Nostalgic postcard or dark satanic mills?  Frost reports, you decide.

 

But first we have one more exchange of dialog. Our unnamed “Red Man” is at the Miller’s mill, and we hear nothing he says directly, but we do hear what the Miller puzzles about what the other man is communicating. The Miller portrays the other man as without English words, but he interprets some “guttural exclamation” anyway as surprise, and this is somewhat sketchy. Is the native American puzzled by the mill’s mechanism? Surprised at being seen by the Miller?

Is the Miller even reading the other man well? I think not. Afterall, the Miller has another reaction, stronger than his sense of what the other man may be feeling, and Frost’s narrator also doesn’t “talk around the barn:” it’s disgust. But that’s not what our Miller portrays in his next piece of dialog. He acts friendly, offers to show “John” his mill.**  Ah, the “Red Man” has a name, he’s not some reductionist cypher for an entire continent’s indigenous peoples, and since it’s an English name, we might surmise that he might even be one of the Massachusetts tribes that attempted to synthesize with the new rulers, taking to Christianity and living in “praying towns.”

And now the Imagist poem begins, ten lines. The Miller opens a trap door and shows John the water-power wheel, and a poem that has been entirely without imagery suddenly gets a vivid image. The wheel’s water forebodingly is like struggling, thrashing fish. The door closes, and the door’s handle (a metal ring) we are told makes enough noise with this shutting to be heard above the noise of the mill. And the Miller returns upstairs, alone. The wheel’s turned around to the beginning of the story where the Miller laughs, though it’s not quite a laugh. He meets a customer carrying more meal to be ground at the mill, who doesn’t understand what has just happened. We ourselves are just understanding what has happened.

What has happened? The racist Miller has thrown John, the “Red Man” into the mechanism and killed him. Frost wants you to feel that by showing you this moment in time, but he also wants you to vividly feel the lack of notice, the vanishing in the title, which isn’t some passive mystery, it’s an act of human cruelty.

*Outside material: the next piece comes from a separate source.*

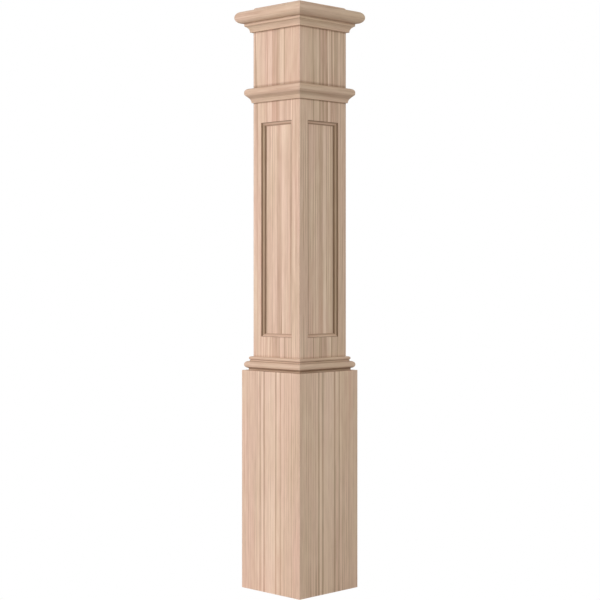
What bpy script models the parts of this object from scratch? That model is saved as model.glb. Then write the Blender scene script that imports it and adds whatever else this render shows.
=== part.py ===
"""Box newel post with recessed panels.

A hollow square shaft of four mitred boards, a plain lower block of four more boards round its
foot, mitred mouldings at the base, the neck and the cap, and a flat top panel. Metres, +Z up,
origin at the centre of the underside. The front face looks along -Y."""

import math

import bmesh
import bpy
from mathutils import Matrix

# Clearance between neighbouring pieces, and how finely round stretches are divided
FIT_GAP = 0.0003
ARC_STEPS = 16

# Box shaft
SHAFT_WIDTH = 0.158
BOARD_THICKNESS = 0.019
STILE_WIDTH = 0.027
LOWER_RAIL_HEIGHT = 0.0487
OPENING_HEIGHT = 0.5133
UPPER_RAIL_HEIGHT = 0.0498
UPPER_BLOCK_HEIGHT = 0.1353

# Lower block round the foot of the shaft
BLOCK_HEIGHT = 0.525
BLOCK_BOARD_THICKNESS = 0.0195

# Recessed panels and the rabbet that holds them
PANEL_SET_BACK = 0.009
PANEL_THICKNESS = 0.006
RABBET_WIDTH = 0.005

# Panel moulding: a lip at the opening's edge, a sloping band, a steep drop and a thin foot
PANEL_MOULD_WIDTH = 0.008
PANEL_MOULD_HEIGHT = 0.006
PANEL_MOULD_LIP = 0.0017
PANEL_BAND_WIDTH = 0.0035
PANEL_BAND_FALL = 0.0036
PANEL_BAND_BOW = 0.0003
PANEL_DROP_RUN = 0.0003
PANEL_FOOT_HEIGHT = 0.0008
PANEL_MOULD_EDGE = 0.0004

# Depth of the shallow grooves that seat the necking and the cap cove in the shaft boards
HOUSING_DEPTH = 0.001

# Base moulding: a low foot, a torus, a narrow fillet and a bead
BASE_FOOT_PROJECTION = 0.0081
BASE_FOOT_HEIGHT = 0.0049
TORUS_PROJECTION = 0.0163
TORUS_RADIUS = 0.0083
BASE_FILLET_PROJECTION = 0.0062
BASE_FILLET_HEIGHT = 0.0033
BEAD_PROJECTION = 0.008
BEAD_RADIUS = 0.004

# Necking moulding: a rounded nose, a 45 degree slope and a cove, down to a thin foot
NECK_PROJECTION = 0.016
NECK_TOP_ROUND_WIDTH = 0.0105
NECK_TOP_ROUND_HEIGHT = 0.0085
NECK_NOSE_FLAT = 0.004
NECK_UNDER_RADIUS = 0.006
NECK_COVE_RADIUS = 0.0179
NECK_FOOT_PROJECTION = 0.0034

# Cap cove: a fillet, a cove and a wider fillet above it
COVE_LOW_PROJECTION = 0.006
COVE_LOW_FILLET = 0.0008
COVE_RADIUS = 0.015
COVE_TOP_PROJECTION = 0.0158
COVE_TOP_FILLET = 0.0062

# Cap bullnose and the top panel
BULLNOSE_THICKNESS = 0.0293
BULLNOSE_PROJECTION = 0.0329
TOP_PANEL_THICKNESS = 0.019
TOP_PANEL_RISE = 0.009
TOP_PANEL_ROUND = 0.006
TOP_PANEL_ROUND_STEPS = 6

# Sizes and heights worked out from the ones above
SHAFT_HALF = SHAFT_WIDTH / 2
MOULDING_BACK = SHAFT_HALF + FIT_GAP
HOUSED_BACK = MOULDING_BACK - HOUSING_DEPTH
MITRE_SET_BACK = FIT_GAP / math.sqrt(2)
TORUS_CENTRE = SHAFT_HALF + TORUS_PROJECTION - TORUS_RADIUS
FOOT_FACE = SHAFT_HALF + BASE_FOOT_PROJECTION
TORUS_START = math.acos(max(FOOT_FACE - TORUS_CENTRE, 0) / TORUS_RADIUS)
TORUS_HEIGHT = TORUS_RADIUS * (1 + math.sin(TORUS_START))
BASE_HEIGHT = BASE_FOOT_HEIGHT + TORUS_HEIGHT + BASE_FILLET_HEIGHT + 2 * BEAD_RADIUS
SLOPE = math.radians(45)
NECK_SLOPE_RUN = (
    NECK_PROJECTION
    - NECK_FOOT_PROJECTION
    - (NECK_UNDER_RADIUS + NECK_COVE_RADIUS) * (1 - math.cos(SLOPE))
)
NECK_COVE_RISE = NECK_COVE_RADIUS * math.sin(SLOPE)
NECK_UNDER_RISE = NECK_UNDER_RADIUS * math.sin(SLOPE)
NECK_HEIGHT = (
    NECK_COVE_RISE + NECK_SLOPE_RUN + NECK_UNDER_RISE + NECK_NOSE_FLAT + NECK_TOP_ROUND_HEIGHT
)
COVE_REACH = COVE_TOP_PROJECTION - COVE_LOW_PROJECTION
COVE_END = math.acos((COVE_REACH - COVE_RADIUS) / COVE_RADIUS)
COVE_RISE = COVE_RADIUS * math.sin(COVE_END)
COVE_HEIGHT = COVE_LOW_FILLET + COVE_RISE + COVE_TOP_FILLET
OPENING_WIDTH = SHAFT_WIDTH - 2 * STILE_WIDTH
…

Today’s music is two pianos, bass and drums. I’ve been suffering from a cold for the past few days which made completing today’s spoken word component a challenge, and I did miss one phrase in Frost’s text and didn’t get another one completely correct, but you didn’t get to hear any of the coughs and voice cracks from the bad tracks either. To hear “The Vanishing Red”  use the player below.

 

*For example, the college I went to over 50 years ago called its sports teams the Redmen then. I had a tiny part in the beginning of the process to change that.

**Acton Massachusetts had a grist mill and more. I can’t find any pictures of them, but the town still has a Grist Mill Road.

For the American Hendrix

Today’s piece uses my own words to present some images regarding American musician and songwriter Jimi Hendrix. Just like William Carlos Williams meditation on a small plant last time, I pretty much follow the famous Imagist rules: direct treatment of the thing, no unnecessary words, and musical phrasing instead of mechanical metrical feet.

Each one of the images opens up what I hope is a rich question. It’s my hope that the resulting poem and audio piece assists you in remembering these questions that I see as posed in Hendrix’s life. Here is the poem I wrote and used with today’s music:

 

For the American Hendrix

 

And then he laid the guitar down, and set it afire

Which seems silly or sacred, depending on the art

He had only to keep himself alive, which would kill him.

 

He took every stop on the three 21 fret train tracks,

Slid between the rails, rode them underwater,

Understood the train-whistle called his ancestors

 

Living in the amplifiers, that he could not shake out,

That he could not know, that were here,

Before European words, that were here,

 

Brought in shackles, that were here,

Building in electricity, that were here

Now, for children who did not know they were children.

 

Voluntary orphans, immigrants discovering new worlds,

Walking on squatters’ land, not forgetting to bring their chains.

 

Jimi Hendrix

Jimi Hendrix plays for hippies in 1967. Do you envy them or feel superior to them?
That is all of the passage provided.